§ **Data rows**
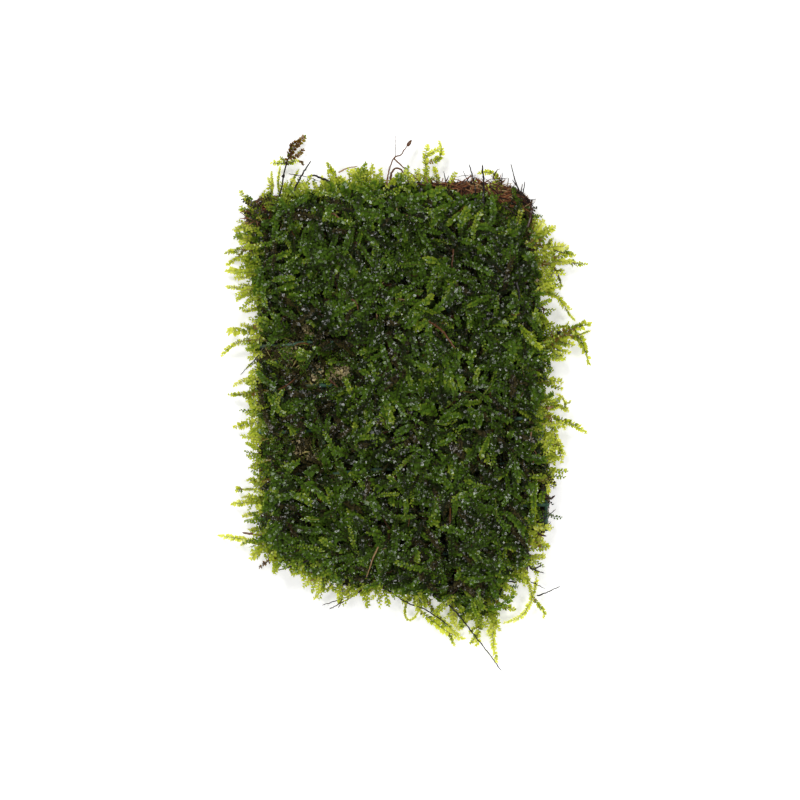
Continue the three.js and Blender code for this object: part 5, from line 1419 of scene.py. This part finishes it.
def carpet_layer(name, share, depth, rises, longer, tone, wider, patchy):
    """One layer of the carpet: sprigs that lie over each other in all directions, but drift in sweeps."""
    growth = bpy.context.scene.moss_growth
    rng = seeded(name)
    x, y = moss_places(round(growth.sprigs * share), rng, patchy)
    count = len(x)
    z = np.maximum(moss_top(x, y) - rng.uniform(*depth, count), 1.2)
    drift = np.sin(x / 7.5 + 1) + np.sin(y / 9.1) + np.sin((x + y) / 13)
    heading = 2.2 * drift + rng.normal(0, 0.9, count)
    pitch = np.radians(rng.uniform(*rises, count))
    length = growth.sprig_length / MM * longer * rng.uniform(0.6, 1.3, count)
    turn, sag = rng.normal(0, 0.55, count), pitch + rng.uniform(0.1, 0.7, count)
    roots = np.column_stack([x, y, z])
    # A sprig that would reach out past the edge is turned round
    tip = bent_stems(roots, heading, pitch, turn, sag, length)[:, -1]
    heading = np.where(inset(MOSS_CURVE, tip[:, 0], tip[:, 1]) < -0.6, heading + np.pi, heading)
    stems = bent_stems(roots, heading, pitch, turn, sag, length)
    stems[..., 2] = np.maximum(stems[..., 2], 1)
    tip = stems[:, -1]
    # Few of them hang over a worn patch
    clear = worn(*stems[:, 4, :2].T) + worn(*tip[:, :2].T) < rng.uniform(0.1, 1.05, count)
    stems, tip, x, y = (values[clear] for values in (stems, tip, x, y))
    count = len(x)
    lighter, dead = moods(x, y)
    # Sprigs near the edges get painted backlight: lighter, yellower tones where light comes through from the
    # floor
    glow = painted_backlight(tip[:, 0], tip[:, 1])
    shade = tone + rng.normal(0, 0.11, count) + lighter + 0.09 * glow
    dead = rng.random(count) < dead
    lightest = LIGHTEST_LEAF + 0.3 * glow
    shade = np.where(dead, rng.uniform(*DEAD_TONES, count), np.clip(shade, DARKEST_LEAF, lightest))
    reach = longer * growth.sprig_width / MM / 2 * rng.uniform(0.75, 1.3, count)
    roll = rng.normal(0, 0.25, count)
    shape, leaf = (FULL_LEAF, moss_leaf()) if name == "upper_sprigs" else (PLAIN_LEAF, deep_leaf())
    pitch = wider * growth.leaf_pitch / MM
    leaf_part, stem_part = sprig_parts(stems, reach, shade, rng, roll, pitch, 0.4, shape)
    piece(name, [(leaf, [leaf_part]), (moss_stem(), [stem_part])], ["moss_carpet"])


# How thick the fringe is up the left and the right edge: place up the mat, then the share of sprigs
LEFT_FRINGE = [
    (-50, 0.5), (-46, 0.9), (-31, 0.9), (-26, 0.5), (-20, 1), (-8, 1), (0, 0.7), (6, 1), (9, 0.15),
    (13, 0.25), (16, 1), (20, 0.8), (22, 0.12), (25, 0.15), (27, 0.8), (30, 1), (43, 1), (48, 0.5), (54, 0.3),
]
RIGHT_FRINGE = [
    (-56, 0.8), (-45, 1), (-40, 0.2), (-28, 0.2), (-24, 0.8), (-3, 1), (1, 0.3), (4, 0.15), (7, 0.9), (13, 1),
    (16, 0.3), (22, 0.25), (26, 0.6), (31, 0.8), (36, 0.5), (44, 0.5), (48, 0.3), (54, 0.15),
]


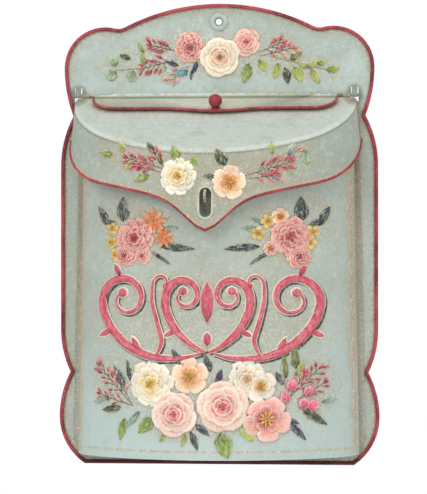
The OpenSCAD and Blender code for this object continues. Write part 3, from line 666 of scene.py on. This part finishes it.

§ **Aim of the task**
Write out every line exactly as it stands.

§ **Task result**
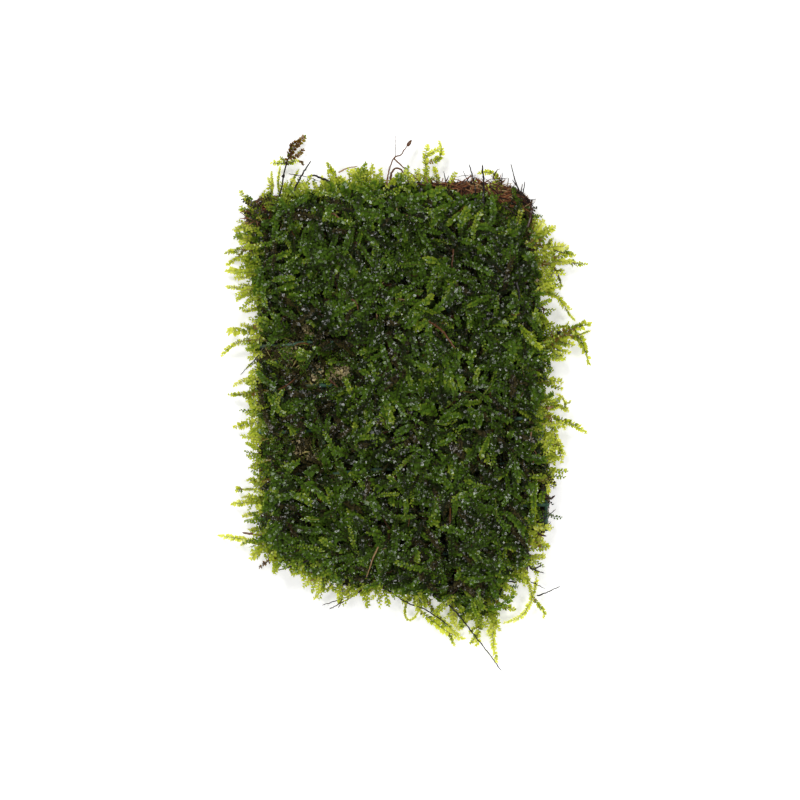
Continue the three.js and Blender code for this object: part 5, from line 1419 of scene.py. This part finishes it.
def carpet_layer(name, share, depth, rises, longer, tone, wider, patchy):
    """One layer of the carpet: sprigs that lie over each other in all directions, but drift in sweeps."""
    growth = bpy.context.scene.moss_growth
    rng = seeded(name)
    x, y = moss_places(round(growth.sprigs * share), rng, patchy)
    count = len(x)
    z = np.maximum(moss_top(x, y) - rng.uniform(*depth, count), 1.2)
    drift = np.sin(x / 7.5 + 1) + np.sin(y / 9.1) + np.sin((x + y) / 13)
    heading = 2.2 * drift + rng.normal(0, 0.9, count)
    pitch = np.radians(rng.uniform(*rises, count))
    length = growth.sprig_length / MM * longer * rng.uniform(0.6, 1.3, count)
    turn, sag = rng.normal(0, 0.55, count), pitch + rng.uniform(0.1, 0.7, count)
    roots = np.column_stack([x, y, z])
    # A sprig that would reach out past the edge is turned round
    tip = bent_stems(roots, heading, pitch, turn, sag, length)[:, -1]
    heading = np.where(inset(MOSS_CURVE, tip[:, 0], tip[:, 1]) < -0.6, heading + np.pi, heading)
    stems = bent_stems(roots, heading, pitch, turn, sag, length)
    stems[..., 2] = np.maximum(stems[..., 2], 1)
    tip = stems[:, -1]
    # Few of them hang over a worn patch
    clear = worn(*stems[:, 4, :2].T) + worn(*tip[:, :2].T) < rng.uniform(0.1, 1.05, count)
    stems, tip, x, y = (values[clear] for values in (stems, tip, x, y))
    count = len(x)
    lighter, dead = moods(x, y)
    # Sprigs near the edges get painted backlight: lighter, yellower tones where light comes through from the
    # floor
    glow = painted_backlight(tip[:, 0], tip[:, 1])
    shade = tone + rng.normal(0, 0.11, count) + lighter + 0.09 * glow
    dead = rng.random(count) < dead
    lightest = LIGHTEST_LEAF + 0.3 * glow
    shade = np.where(dead, rng.uniform(*DEAD_TONES, count), np.clip(shade, DARKEST_LEAF, lightest))
    reach = longer * growth.sprig_width / MM / 2 * rng.uniform(0.75, 1.3, count)
    roll = rng.normal(0, 0.25, count)
    shape, leaf = (FULL_LEAF, moss_leaf()) if name == "upper_sprigs" else (PLAIN_LEAF, deep_leaf())
    pitch = wider * growth.leaf_pitch / MM
    leaf_part, stem_part = sprig_parts(stems, reach, shade, rng, roll, pitch, 0.4, shape)
    piece(name, [(leaf, [leaf_part]), (moss_stem(), [stem_part])], ["moss_carpet"])


# How thick the fringe is up the left and the right edge: place up the mat, then the share of sprigs
LEFT_FRINGE = [
    (-50, 0.5), (-46, 0.9), (-31, 0.9), (-26, 0.5), (-20, 1), (-8, 1), (0, 0.7), (6, 1), (9, 0.15),
    (13, 0.25), (16, 1), (20, 0.8), (22, 0.12), (25, 0.15), (27, 0.8), (30, 1), (43, 1), (48, 0.5), (54, 0.3),
]
RIGHT_FRINGE = [
    (-56, 0.8), (-45, 1), (-40, 0.2), (-28, 0.2), (-24, 0.8), (-3, 1), (1, 0.3), (4, 0.15), (7, 0.9), (13, 1),
    (16, 0.3), (22, 0.25), (26, 0.6), (31, 0.8), (36, 0.5), (44, 0.5), (48, 0.3), (54, 0.15),
]


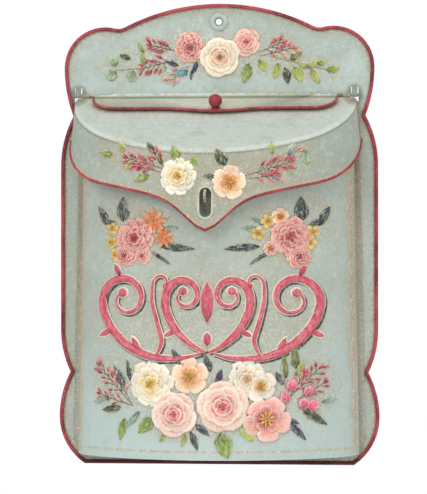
The OpenSCAD and Blender code for this object continues. Write part 3, from line 666 of scene.py on. This part finishes it.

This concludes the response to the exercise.